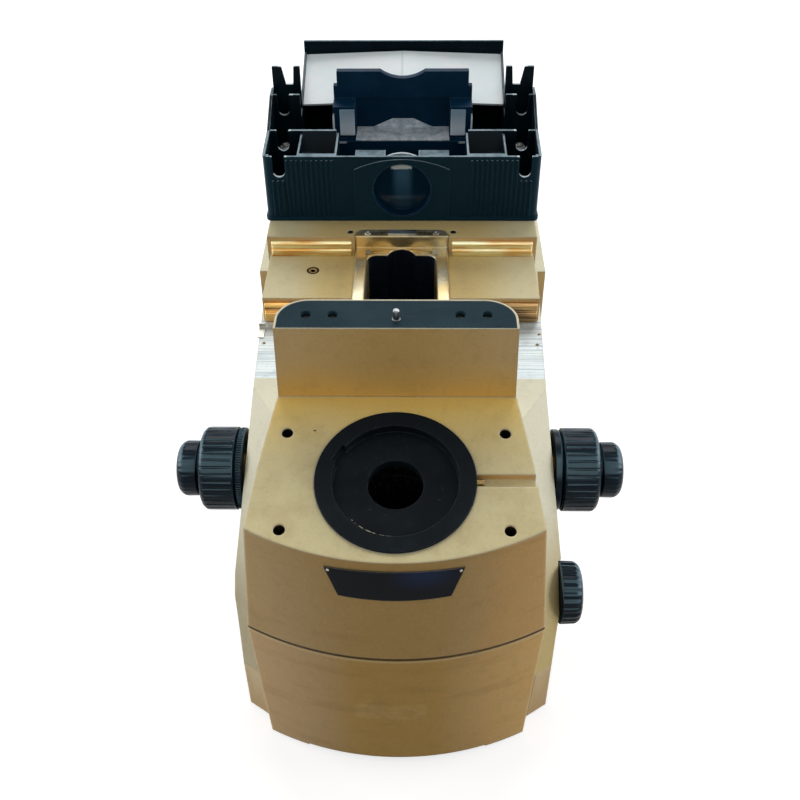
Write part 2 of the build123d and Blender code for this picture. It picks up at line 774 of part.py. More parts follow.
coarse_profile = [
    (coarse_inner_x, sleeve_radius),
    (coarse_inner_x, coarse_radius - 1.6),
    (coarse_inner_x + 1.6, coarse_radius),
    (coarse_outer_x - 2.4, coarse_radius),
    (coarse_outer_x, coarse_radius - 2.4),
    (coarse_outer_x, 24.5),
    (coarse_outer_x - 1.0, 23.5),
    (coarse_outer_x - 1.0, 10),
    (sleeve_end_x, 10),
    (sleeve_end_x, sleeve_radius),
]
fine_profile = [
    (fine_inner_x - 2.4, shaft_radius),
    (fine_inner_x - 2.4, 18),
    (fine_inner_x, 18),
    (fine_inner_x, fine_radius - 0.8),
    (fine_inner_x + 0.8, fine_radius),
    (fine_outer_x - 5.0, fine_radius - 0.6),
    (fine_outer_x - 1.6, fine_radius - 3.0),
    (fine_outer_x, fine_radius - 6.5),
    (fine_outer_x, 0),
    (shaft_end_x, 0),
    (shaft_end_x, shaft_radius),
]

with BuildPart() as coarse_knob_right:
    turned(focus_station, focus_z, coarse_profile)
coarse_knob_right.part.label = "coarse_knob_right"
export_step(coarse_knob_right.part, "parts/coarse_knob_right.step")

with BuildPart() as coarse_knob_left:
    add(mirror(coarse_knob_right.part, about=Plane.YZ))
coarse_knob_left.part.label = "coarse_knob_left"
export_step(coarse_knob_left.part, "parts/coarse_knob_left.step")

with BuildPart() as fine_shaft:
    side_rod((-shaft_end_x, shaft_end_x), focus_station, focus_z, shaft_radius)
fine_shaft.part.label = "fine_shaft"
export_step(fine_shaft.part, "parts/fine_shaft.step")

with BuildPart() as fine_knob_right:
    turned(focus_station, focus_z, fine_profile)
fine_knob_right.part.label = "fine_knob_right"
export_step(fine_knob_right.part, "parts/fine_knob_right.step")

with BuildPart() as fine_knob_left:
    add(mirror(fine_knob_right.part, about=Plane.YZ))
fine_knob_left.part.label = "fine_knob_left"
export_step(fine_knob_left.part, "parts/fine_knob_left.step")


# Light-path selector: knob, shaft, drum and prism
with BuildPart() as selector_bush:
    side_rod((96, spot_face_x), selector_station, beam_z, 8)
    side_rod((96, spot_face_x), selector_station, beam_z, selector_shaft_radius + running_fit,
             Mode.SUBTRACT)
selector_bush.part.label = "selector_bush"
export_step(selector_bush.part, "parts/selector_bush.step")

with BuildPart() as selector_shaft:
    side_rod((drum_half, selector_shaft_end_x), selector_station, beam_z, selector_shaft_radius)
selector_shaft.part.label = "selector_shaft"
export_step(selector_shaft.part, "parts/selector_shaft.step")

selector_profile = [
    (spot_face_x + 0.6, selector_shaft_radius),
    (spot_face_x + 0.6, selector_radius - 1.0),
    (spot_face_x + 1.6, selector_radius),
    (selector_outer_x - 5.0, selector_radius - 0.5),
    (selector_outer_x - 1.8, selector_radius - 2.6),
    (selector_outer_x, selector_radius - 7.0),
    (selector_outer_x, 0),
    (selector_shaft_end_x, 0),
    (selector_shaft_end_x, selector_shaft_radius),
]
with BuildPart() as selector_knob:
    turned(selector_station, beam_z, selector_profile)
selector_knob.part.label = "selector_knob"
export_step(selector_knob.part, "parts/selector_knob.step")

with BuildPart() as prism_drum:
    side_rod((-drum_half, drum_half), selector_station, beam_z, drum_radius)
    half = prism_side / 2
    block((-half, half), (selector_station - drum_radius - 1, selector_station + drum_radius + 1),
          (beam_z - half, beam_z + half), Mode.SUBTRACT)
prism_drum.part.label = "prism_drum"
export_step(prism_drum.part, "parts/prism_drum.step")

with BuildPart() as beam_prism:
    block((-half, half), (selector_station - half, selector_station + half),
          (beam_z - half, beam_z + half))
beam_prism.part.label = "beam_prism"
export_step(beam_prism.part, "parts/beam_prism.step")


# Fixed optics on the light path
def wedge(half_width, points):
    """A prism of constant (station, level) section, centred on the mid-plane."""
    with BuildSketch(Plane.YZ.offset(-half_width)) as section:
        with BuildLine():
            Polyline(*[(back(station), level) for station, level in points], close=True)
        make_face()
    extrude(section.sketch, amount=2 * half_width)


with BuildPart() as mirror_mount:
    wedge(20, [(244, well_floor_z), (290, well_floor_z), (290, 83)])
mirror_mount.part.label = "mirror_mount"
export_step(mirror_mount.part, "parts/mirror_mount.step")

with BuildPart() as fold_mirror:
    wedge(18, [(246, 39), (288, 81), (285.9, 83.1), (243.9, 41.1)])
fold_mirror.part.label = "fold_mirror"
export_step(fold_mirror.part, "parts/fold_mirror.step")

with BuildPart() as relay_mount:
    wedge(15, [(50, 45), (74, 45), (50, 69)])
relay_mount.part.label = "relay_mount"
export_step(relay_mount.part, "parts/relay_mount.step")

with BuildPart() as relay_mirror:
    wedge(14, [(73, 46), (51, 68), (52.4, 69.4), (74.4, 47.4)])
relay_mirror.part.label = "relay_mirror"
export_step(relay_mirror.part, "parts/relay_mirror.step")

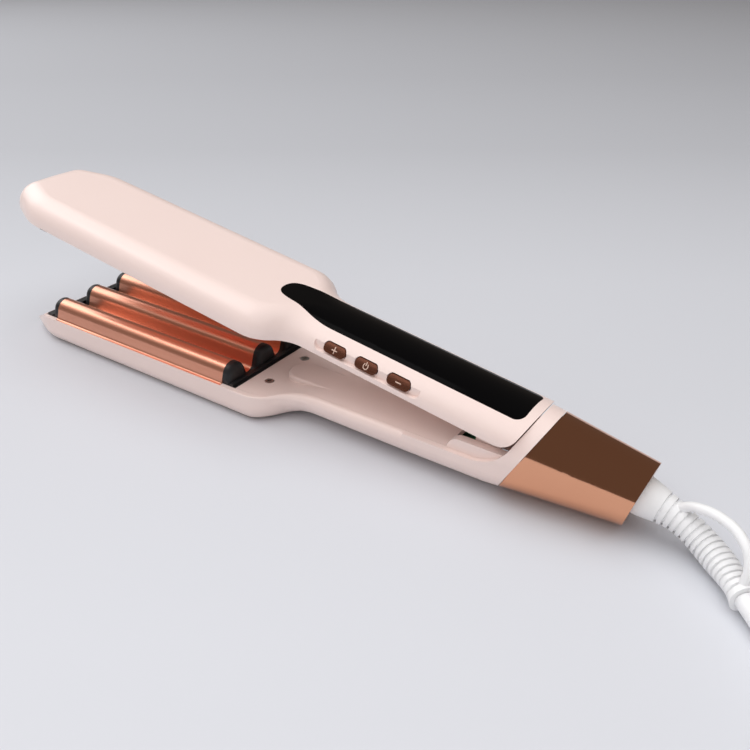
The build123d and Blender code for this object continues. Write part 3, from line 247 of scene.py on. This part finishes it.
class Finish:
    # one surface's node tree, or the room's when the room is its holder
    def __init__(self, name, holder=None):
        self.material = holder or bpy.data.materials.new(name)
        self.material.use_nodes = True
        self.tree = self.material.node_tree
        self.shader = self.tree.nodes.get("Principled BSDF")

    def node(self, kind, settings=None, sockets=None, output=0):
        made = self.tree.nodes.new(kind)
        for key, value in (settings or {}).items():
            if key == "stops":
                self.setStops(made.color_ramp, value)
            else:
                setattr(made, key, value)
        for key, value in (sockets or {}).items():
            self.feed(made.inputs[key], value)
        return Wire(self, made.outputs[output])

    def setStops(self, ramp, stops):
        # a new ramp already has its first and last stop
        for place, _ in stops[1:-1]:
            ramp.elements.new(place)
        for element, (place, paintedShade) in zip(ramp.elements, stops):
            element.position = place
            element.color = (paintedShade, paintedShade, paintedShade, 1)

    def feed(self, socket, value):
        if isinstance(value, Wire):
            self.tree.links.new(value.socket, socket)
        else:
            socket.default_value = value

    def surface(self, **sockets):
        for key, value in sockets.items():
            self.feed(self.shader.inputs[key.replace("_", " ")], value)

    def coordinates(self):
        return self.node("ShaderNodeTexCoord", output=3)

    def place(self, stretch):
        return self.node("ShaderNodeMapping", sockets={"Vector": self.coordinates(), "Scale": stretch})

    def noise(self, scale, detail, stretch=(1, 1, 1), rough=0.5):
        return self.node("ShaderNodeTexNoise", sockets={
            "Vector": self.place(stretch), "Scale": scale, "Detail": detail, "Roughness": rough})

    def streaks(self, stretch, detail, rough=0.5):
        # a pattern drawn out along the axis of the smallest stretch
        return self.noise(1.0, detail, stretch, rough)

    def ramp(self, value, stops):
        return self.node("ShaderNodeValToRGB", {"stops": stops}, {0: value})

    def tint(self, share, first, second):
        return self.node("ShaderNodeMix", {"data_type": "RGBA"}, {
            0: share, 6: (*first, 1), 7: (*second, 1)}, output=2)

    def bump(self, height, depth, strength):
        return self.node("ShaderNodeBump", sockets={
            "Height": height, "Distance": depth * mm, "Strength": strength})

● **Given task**
Return only the part of the records above that opens with the line containing "The build123d and Blender code for this object" and closes with the line containing "return Wire(self, made.outputs[output])", ends included.

● **Final answer**
The build123d and Blender code for this object continues. Write part 3, from line 247 of scene.py on. This part finishes it.
class Finish:
    # one surface's node tree, or the room's when the room is its holder
    def __init__(self, name, holder=None):
        self.material = holder or bpy.data.materials.new(name)
        self.material.use_nodes = True
        self.tree = self.material.node_tree
        self.shader = self.tree.nodes.get("Principled BSDF")

    def node(self, kind, settings=None, sockets=None, output=0):
        made = self.tree.nodes.new(kind)
        for key, value in (settings or {}).items():
            if key == "stops":
                self.setStops(made.color_ramp, value)
            else:
                setattr(made, key, value)
        for key, value in (sockets or {}).items():
            self.feed(made.inputs[key], value)
        return Wire(self, made.outputs[output])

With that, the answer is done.